La Panthère opens with a radiant floral-citrus accord.  Here the gardenia is soft, supple and bright, evoking the feel of glowing white embers – the luminescent petals of softly burning flowers.The gardeniaitself is luminescent and radiant but not quite as feral as it is billed to be (it’s much too clean to be considered as animalistic) and if it is feline in any way, shape or form it is so in its creamy, silky texture that is reminiscent of velvety animal fur.  To my nose, the floral accord in La Panthère is akin to the use of orange blossom in Elie Saab’s Le Parfum (albeit in a more subtle manner), where lustrous flowers are used to create a sense of sunlight burning bright.

The panther’s bite comes from a mossy, patchouli-filled chypre accord that inhabits La Panthère’s heart.  One should not expect to be eviscerated by the teeth and claws of this big cat though, as it feels more like the loving nip from one’s beloved house cat than the deadly strike of the panther.  The patchouli, much like the gardenia, is relatively clean, but it doesn’t feel overly sanitised and it serves to intensify the sharpness of the flowers, adding a subtle undercurrent of darkness to the proceedings.

Cartier promises “velvety notes of musk” in La Panthère’s base and the fragrance certainly delivers.  The musk is suitably velvety and it cements the sweeter and green aspects of the fragrance, whilst dusting them with a light covering of silky grey powder.  It’s a nice finish to a really well executed perfume that perfectly captures the essence and elegance of the Cartier brand with an olfactory signature that is wonderfully pretty and just a little bit unusual.
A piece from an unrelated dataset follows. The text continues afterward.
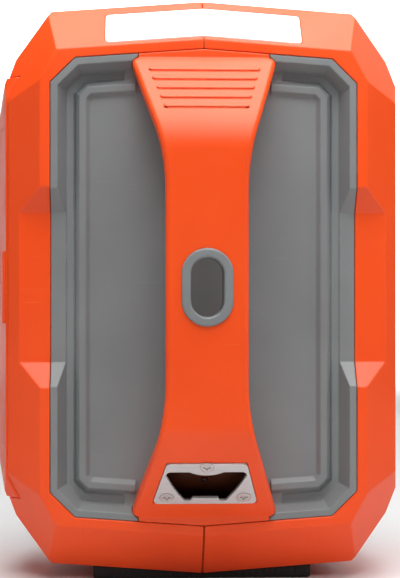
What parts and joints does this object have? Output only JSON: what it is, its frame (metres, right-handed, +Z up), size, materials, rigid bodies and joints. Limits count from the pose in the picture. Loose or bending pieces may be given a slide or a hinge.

Personally, I’m smitten with this darling little kitten.

Cartier La Panthere Close

 

The Bottle

It would be simply unfair to review La Panthère without mentioning the gorgeous bottle that contains this most lovely of juices.  Inspired by Cartier lighters and the brand’s signature Panthére de Cartier jewellery line, the vessel that carries this fragrance is a solid block of glass, intricately cut from the inside to unveil the striking silhouette of the house’s mascot – the panther.